> [GIVEN PROBLEM] Reproduce each line exactly. Skip none.

# # # # #

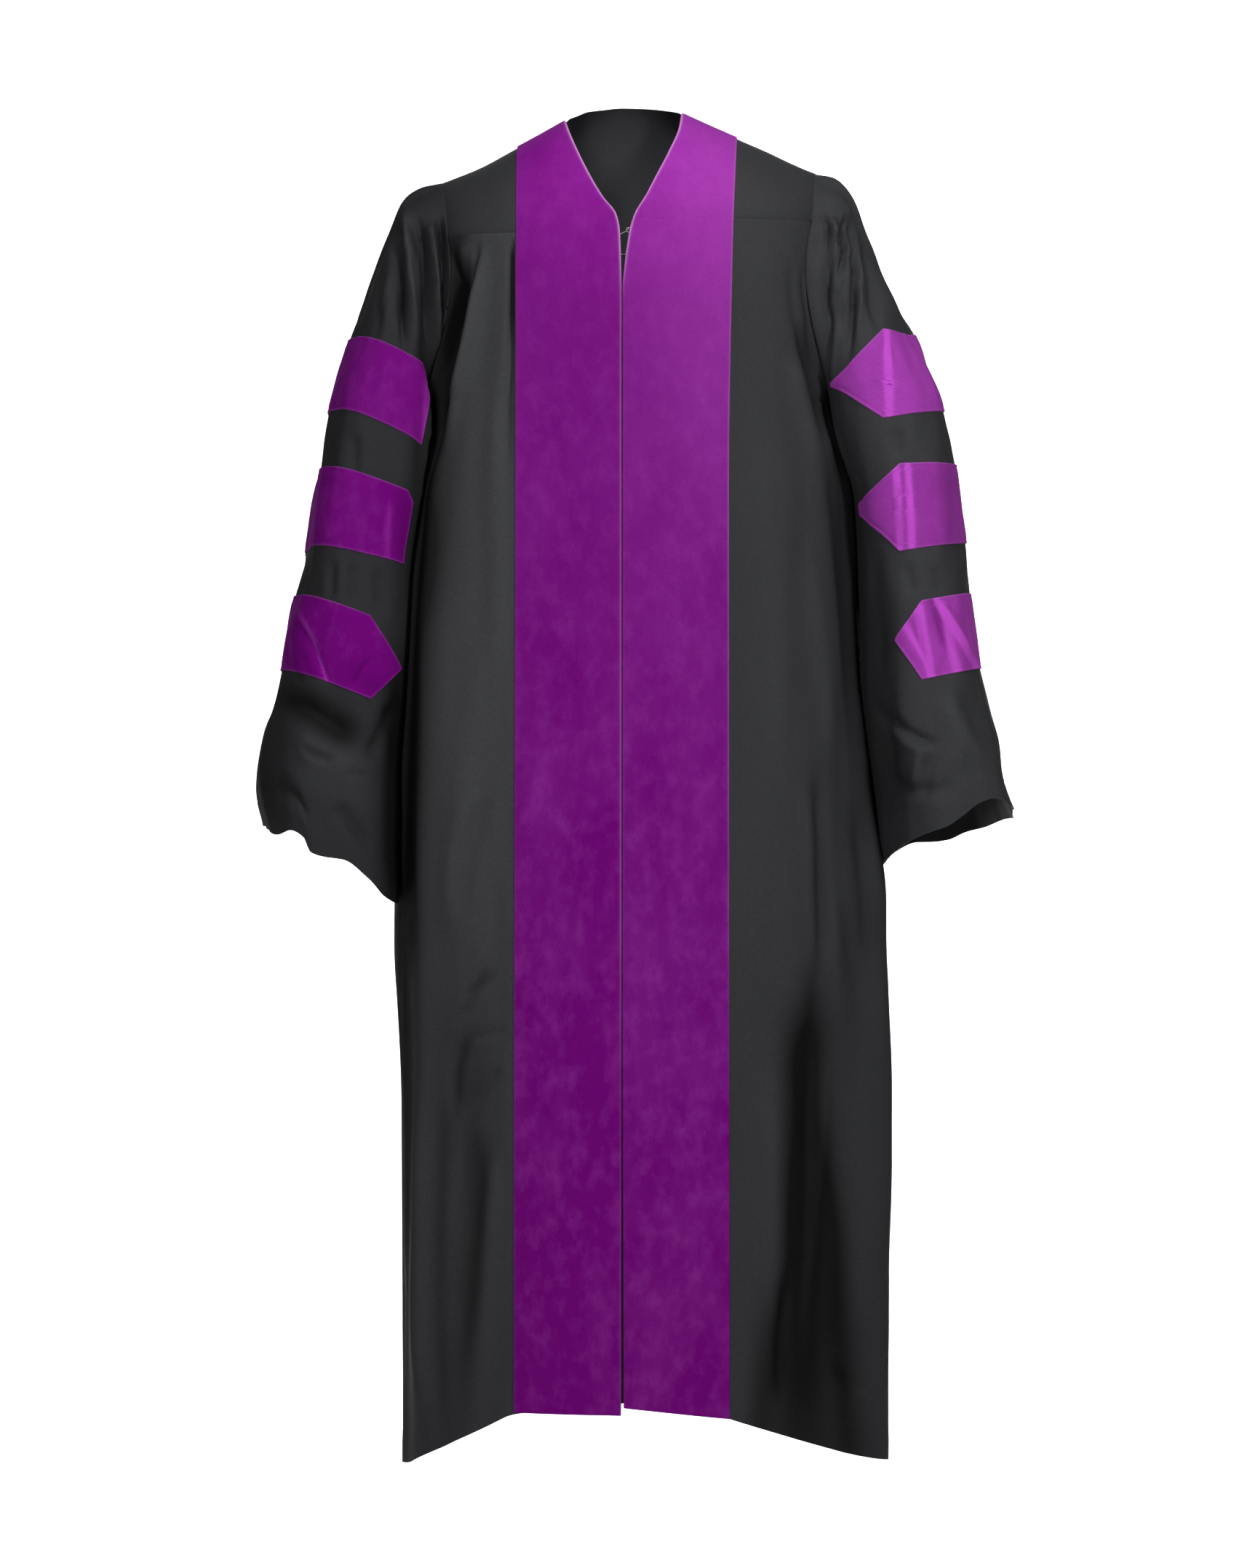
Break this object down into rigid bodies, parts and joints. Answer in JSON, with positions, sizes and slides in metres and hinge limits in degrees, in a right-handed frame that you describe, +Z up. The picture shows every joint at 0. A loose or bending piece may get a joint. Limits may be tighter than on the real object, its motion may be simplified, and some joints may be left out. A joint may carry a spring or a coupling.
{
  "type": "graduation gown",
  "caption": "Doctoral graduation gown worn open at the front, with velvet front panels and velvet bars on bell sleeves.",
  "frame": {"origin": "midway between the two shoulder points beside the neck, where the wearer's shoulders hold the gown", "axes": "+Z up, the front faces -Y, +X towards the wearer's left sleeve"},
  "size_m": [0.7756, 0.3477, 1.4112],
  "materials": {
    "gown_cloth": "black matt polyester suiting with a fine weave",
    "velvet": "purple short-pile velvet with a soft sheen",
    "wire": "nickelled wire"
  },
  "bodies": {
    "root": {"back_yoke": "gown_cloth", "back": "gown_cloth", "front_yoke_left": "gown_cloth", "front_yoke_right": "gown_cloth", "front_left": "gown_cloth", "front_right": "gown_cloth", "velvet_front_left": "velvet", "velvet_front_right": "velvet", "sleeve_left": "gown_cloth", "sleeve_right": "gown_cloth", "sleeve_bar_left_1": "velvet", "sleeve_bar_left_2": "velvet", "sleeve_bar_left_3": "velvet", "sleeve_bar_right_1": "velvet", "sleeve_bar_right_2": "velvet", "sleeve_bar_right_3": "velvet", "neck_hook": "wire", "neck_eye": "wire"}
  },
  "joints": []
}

# # # # #

> [RESPONSE TO THIS TASK]
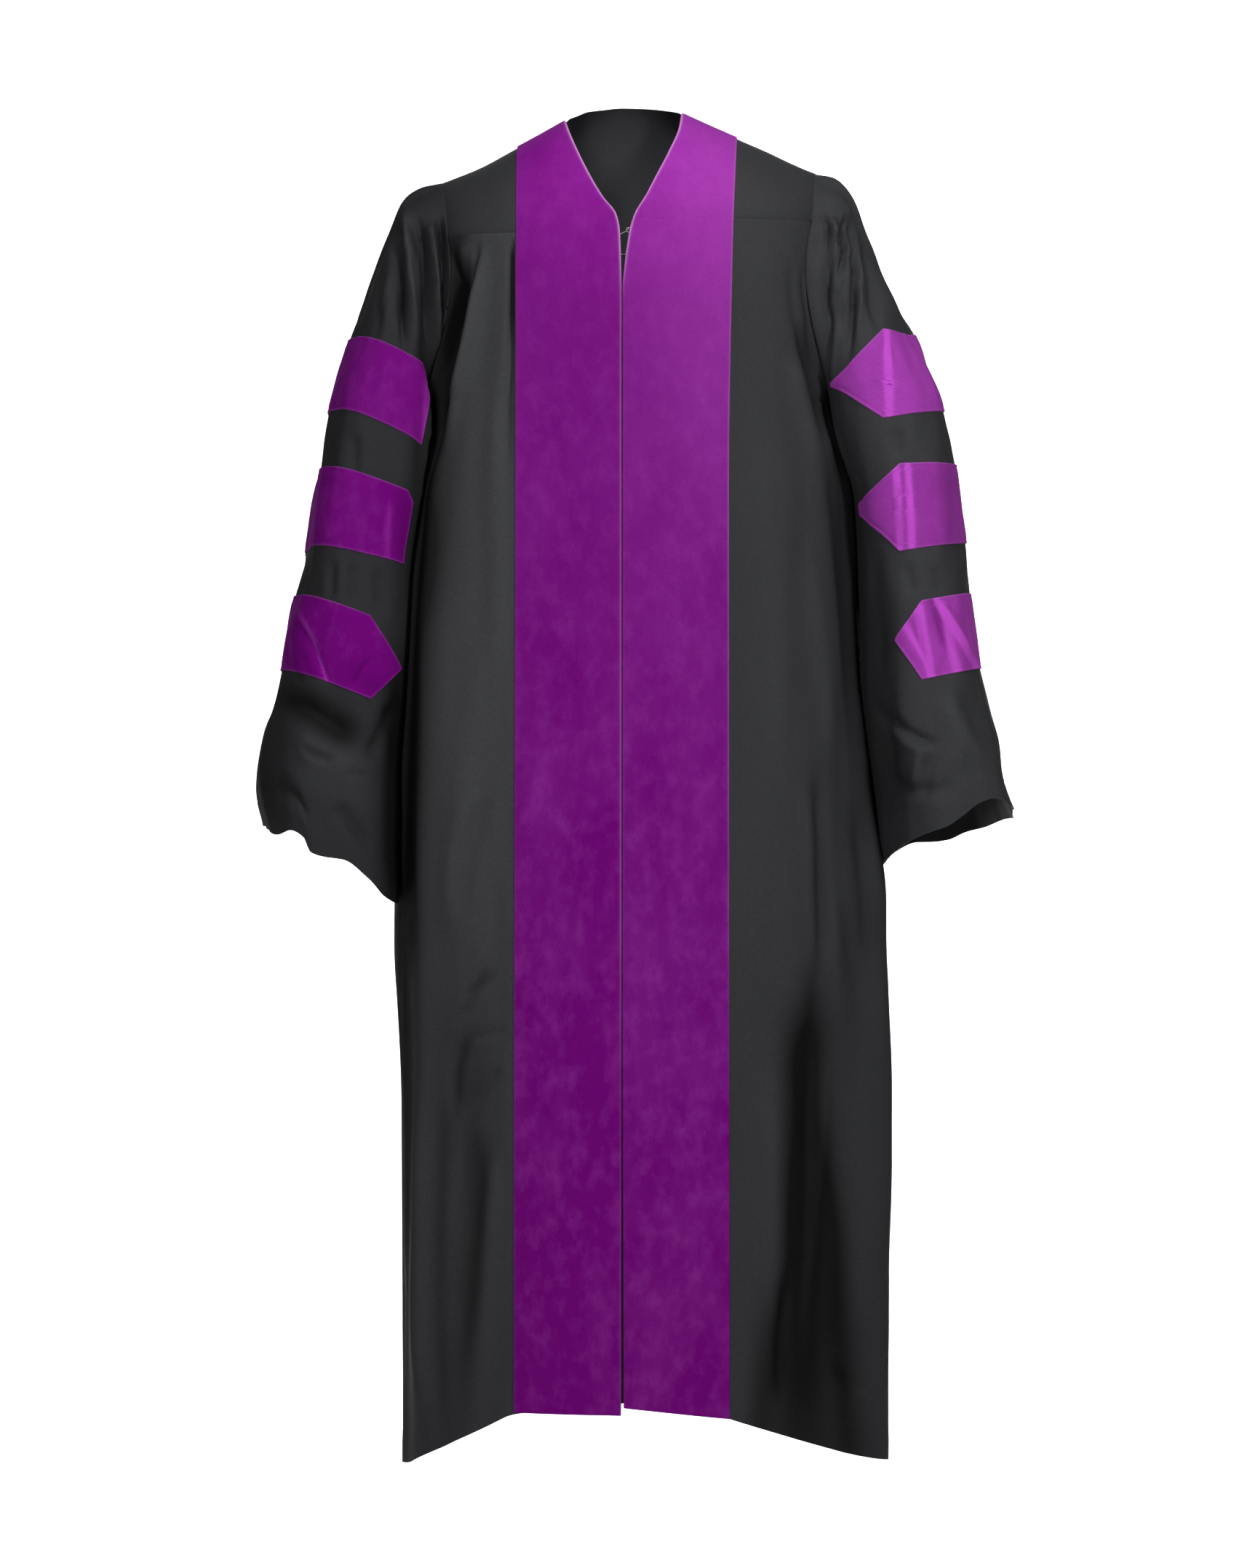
Break this object down into rigid bodies, parts and joints. Answer in JSON, with positions, sizes and slides in metres and hinge limits in degrees, in a right-handed frame that you describe, +Z up. The picture shows every joint at 0. A loose or bending piece may get a joint. Limits may be tighter than on the real object, its motion may be simplified, and some joints may be left out. A joint may carry a spring or a coupling.
{
  "type": "graduation gown",
  "caption": "Doctoral graduation gown worn open at the front, with velvet front panels and velvet bars on bell sleeves.",
  "frame": {"origin": "midway between the two shoulder points beside the neck, where the wearer's shoulders hold the gown", "axes": "+Z up, the front faces -Y, +X towards the wearer's left sleeve"},
  "size_m": [0.7756, 0.3477, 1.4112],
  "materials": {
    "gown_cloth": "black matt polyester suiting with a fine weave",
    "velvet": "purple short-pile velvet with a soft sheen",
    "wire": "nickelled wire"
  },
  "bodies": {
    "root": {"back_yoke": "gown_cloth", "back": "gown_cloth", "front_yoke_left": "gown_cloth", "front_yoke_right": "gown_cloth", "front_left": "gown_cloth", "front_right": "gown_cloth", "velvet_front_left": "velvet", "velvet_front_right": "velvet", "sleeve_left": "gown_cloth", "sleeve_right": "gown_cloth", "sleeve_bar_left_1": "velvet", "sleeve_bar_left_2": "velvet", "sleeve_bar_left_3": "velvet", "sleeve_bar_right_1": "velvet", "sleeve_bar_right_2": "velvet", "sleeve_bar_right_3": "velvet", "neck_hook": "wire", "neck_eye": "wire"}
  },
  "joints": []
}